* Begin RECORDED INFORMATION *
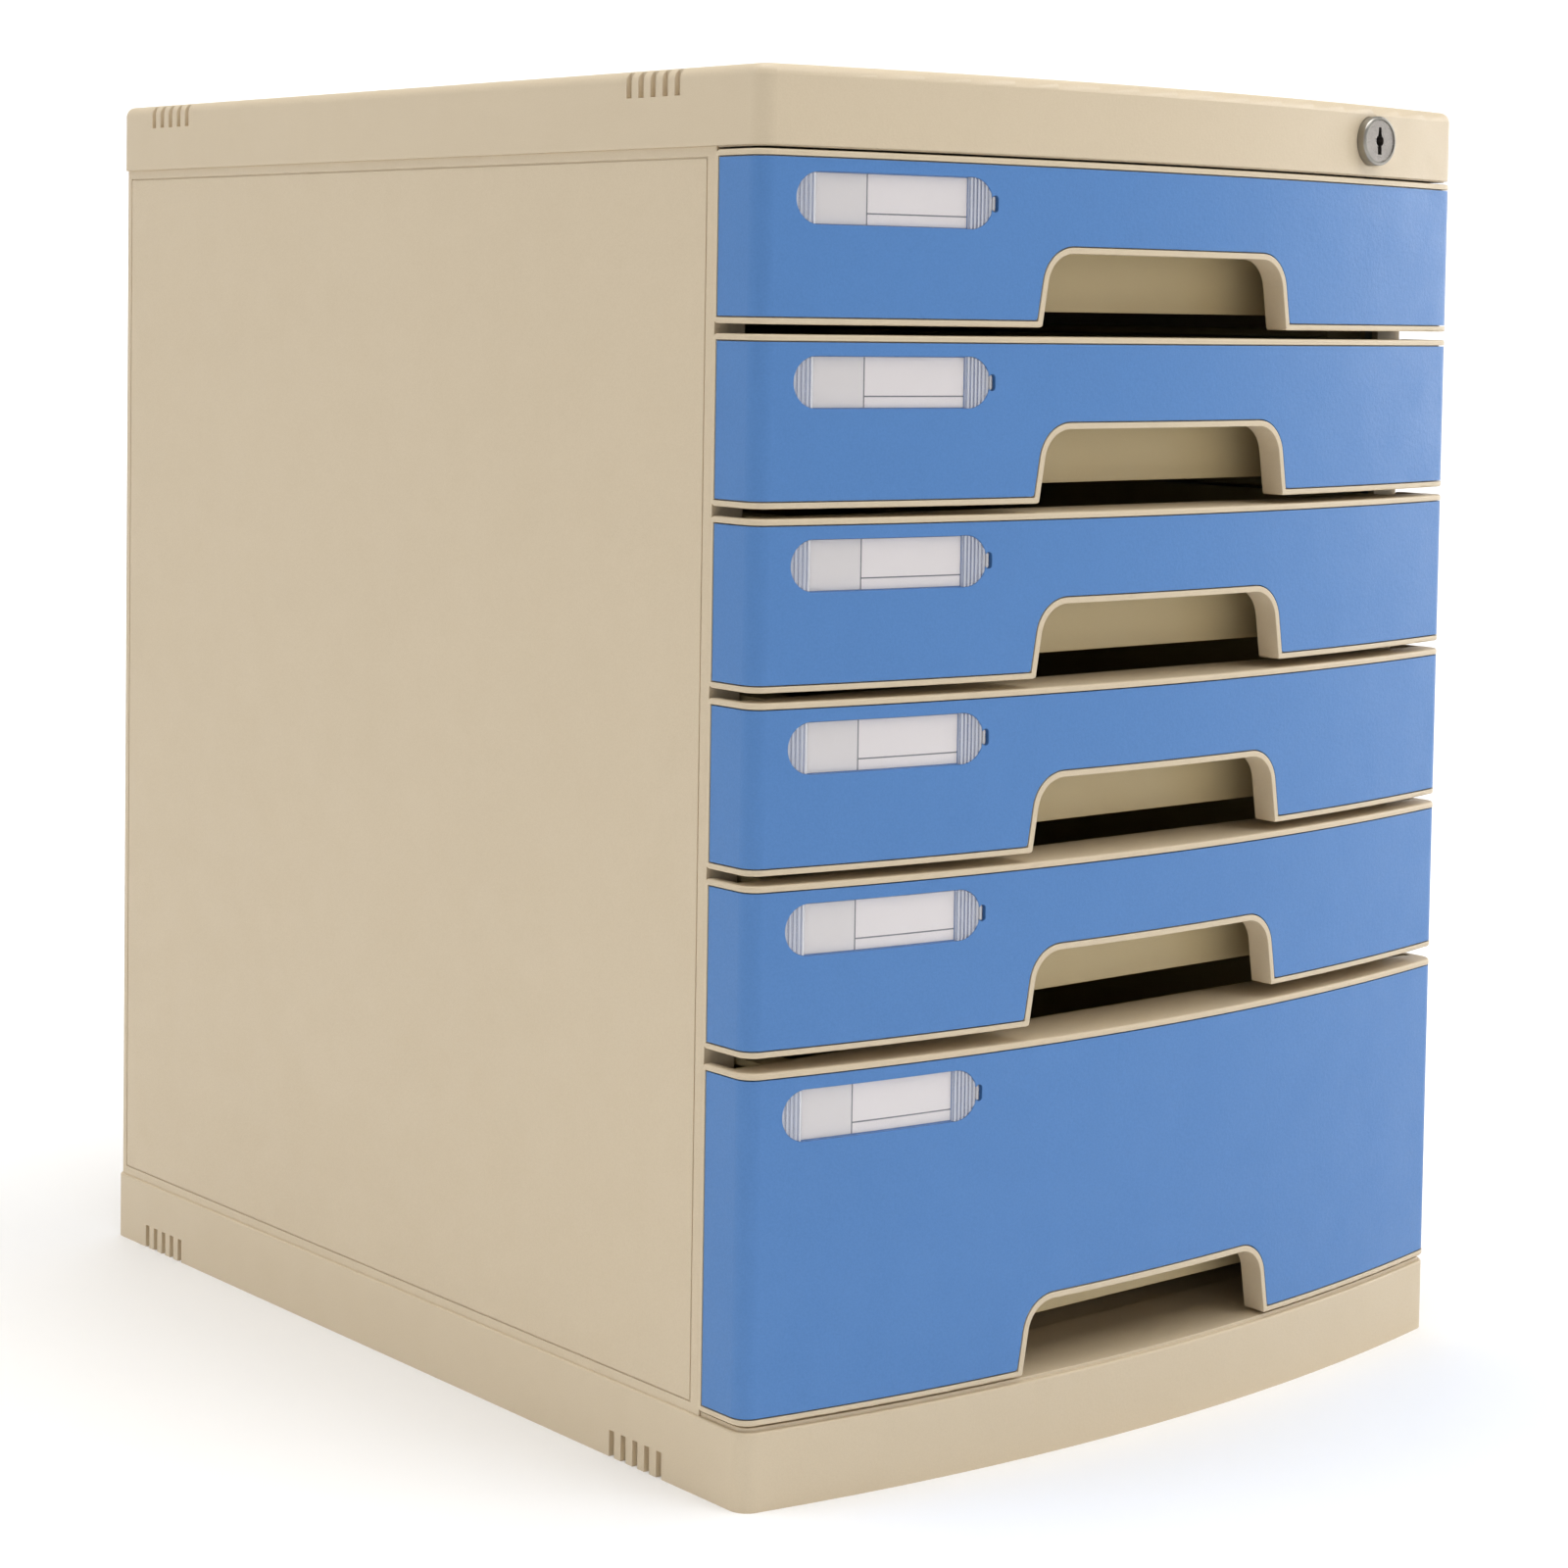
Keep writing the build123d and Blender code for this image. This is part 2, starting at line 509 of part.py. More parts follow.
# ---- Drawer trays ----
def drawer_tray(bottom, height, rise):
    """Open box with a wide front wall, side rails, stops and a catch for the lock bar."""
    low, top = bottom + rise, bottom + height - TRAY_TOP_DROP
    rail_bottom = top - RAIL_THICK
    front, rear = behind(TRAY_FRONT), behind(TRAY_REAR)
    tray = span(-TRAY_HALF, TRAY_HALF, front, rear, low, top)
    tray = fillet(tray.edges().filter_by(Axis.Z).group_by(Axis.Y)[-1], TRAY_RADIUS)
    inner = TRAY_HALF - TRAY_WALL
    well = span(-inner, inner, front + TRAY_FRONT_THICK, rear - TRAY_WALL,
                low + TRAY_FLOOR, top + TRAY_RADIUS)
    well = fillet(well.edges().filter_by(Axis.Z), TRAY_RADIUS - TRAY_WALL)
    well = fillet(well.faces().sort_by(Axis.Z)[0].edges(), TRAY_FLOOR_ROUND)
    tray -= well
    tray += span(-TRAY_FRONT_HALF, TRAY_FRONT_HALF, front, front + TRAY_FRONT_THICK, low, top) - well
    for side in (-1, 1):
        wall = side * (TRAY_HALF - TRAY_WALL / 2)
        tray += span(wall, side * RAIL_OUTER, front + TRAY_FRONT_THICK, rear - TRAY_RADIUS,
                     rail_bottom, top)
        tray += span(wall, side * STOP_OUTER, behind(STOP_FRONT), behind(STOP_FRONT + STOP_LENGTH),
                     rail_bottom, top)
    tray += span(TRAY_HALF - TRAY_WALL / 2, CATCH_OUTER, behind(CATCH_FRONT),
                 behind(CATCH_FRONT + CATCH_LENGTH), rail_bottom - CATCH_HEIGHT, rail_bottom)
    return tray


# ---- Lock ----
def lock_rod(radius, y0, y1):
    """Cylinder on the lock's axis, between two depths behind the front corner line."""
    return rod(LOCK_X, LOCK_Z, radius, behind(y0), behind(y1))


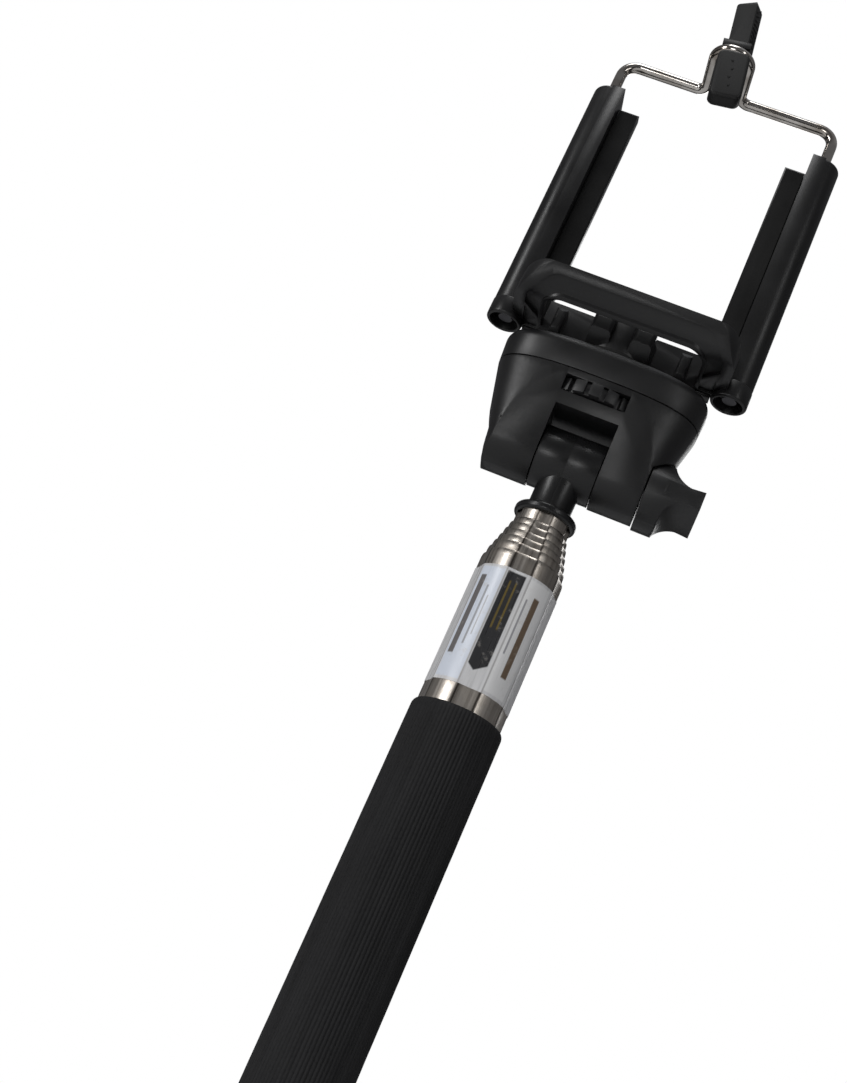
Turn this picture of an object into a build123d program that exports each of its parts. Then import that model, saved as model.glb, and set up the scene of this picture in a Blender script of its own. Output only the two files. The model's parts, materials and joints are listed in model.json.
* End RECORDED INFORMATION *
> _WHAT THE EXERCISE ASKS_
Set all of the records down again, exactly as they stand.

> _RESULT OF THE TASK_
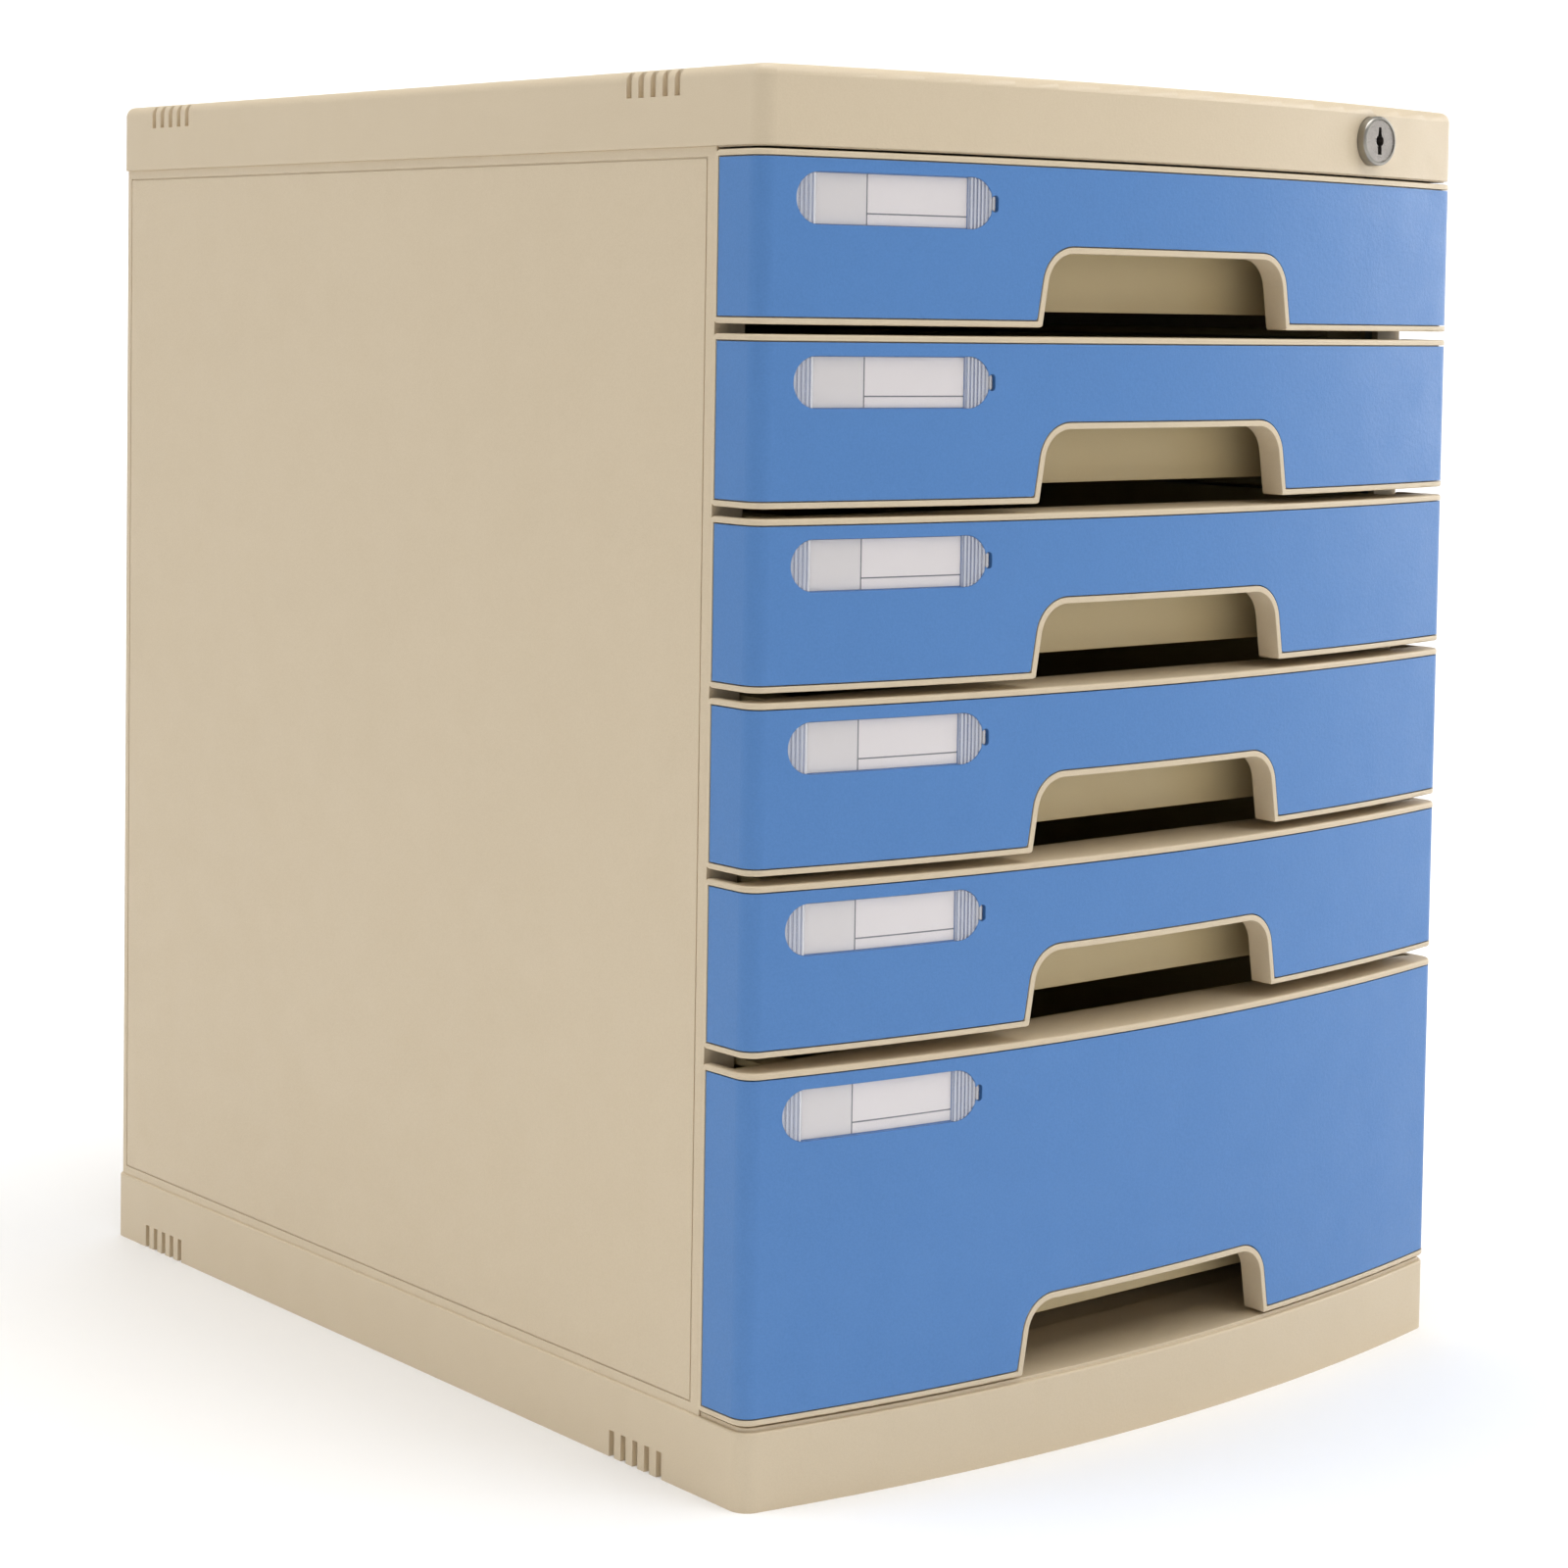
Keep writing the build123d and Blender code for this image. This is part 2, starting at line 509 of part.py. More parts follow.
# ---- Drawer trays ----
def drawer_tray(bottom, height, rise):
    """Open box with a wide front wall, side rails, stops and a catch for the lock bar."""
    low, top = bottom + rise, bottom + height - TRAY_TOP_DROP
    rail_bottom = top - RAIL_THICK
    front, rear = behind(TRAY_FRONT), behind(TRAY_REAR)
    tray = span(-TRAY_HALF, TRAY_HALF, front, rear, low, top)
    tray = fillet(tray.edges().filter_by(Axis.Z).group_by(Axis.Y)[-1], TRAY_RADIUS)
    inner = TRAY_HALF - TRAY_WALL
    well = span(-inner, inner, front + TRAY_FRONT_THICK, rear - TRAY_WALL,
                low + TRAY_FLOOR, top + TRAY_RADIUS)
    well = fillet(well.edges().filter_by(Axis.Z), TRAY_RADIUS - TRAY_WALL)
    well = fillet(well.faces().sort_by(Axis.Z)[0].edges(), TRAY_FLOOR_ROUND)
    tray -= well
    tray += span(-TRAY_FRONT_HALF, TRAY_FRONT_HALF, front, front + TRAY_FRONT_THICK, low, top) - well
    for side in (-1, 1):
        wall = side * (TRAY_HALF - TRAY_WALL / 2)
        tray += span(wall, side * RAIL_OUTER, front + TRAY_FRONT_THICK, rear - TRAY_RADIUS,
                     rail_bottom, top)
        tray += span(wall, side * STOP_OUTER, behind(STOP_FRONT), behind(STOP_FRONT + STOP_LENGTH),
                     rail_bottom, top)
    tray += span(TRAY_HALF - TRAY_WALL / 2, CATCH_OUTER, behind(CATCH_FRONT),
                 behind(CATCH_FRONT + CATCH_LENGTH), rail_bottom - CATCH_HEIGHT, rail_bottom)
    return tray


# ---- Lock ----
def lock_rod(radius, y0, y1):
    """Cylinder on the lock's axis, between two depths behind the front corner line."""
    return rod(LOCK_X, LOCK_Z, radius, behind(y0), behind(y1))


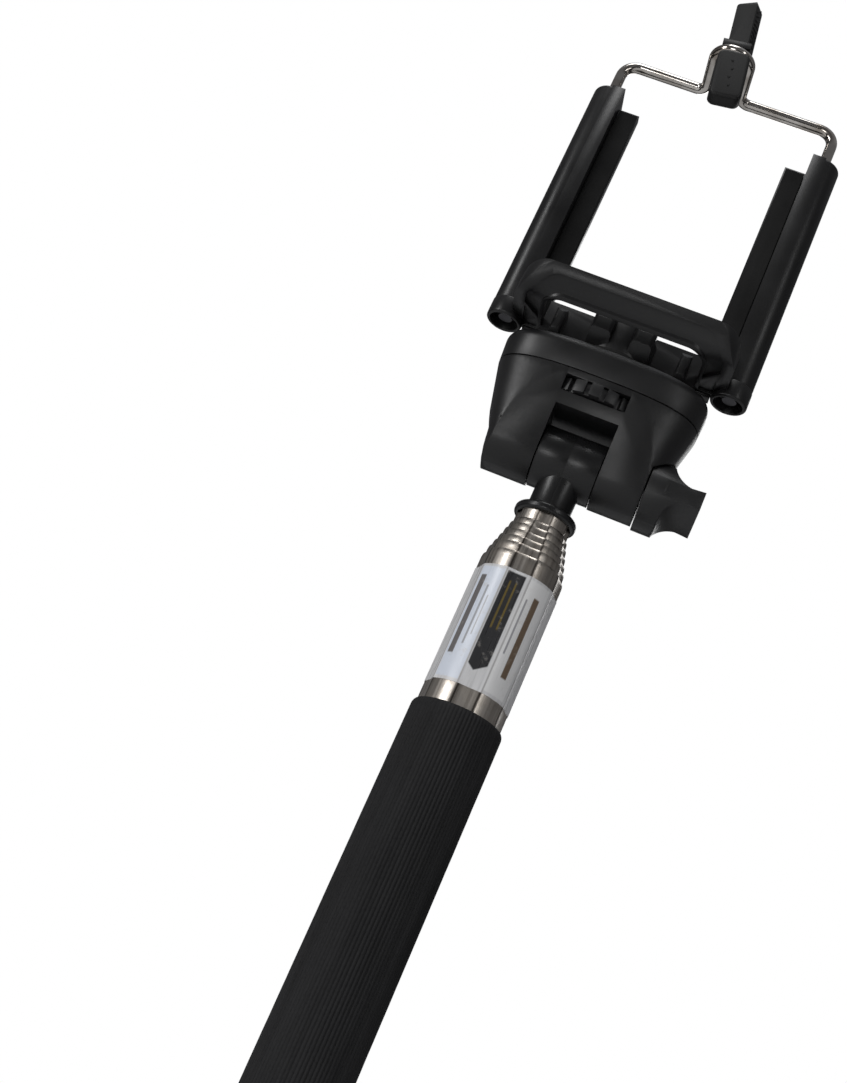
Turn this picture of an object into a build123d program that exports each of its parts. Then import that model, saved as model.glb, and set up the scene of this picture in a Blender script of its own. Output only the two files. The model's parts, materials and joints are listed in model.json.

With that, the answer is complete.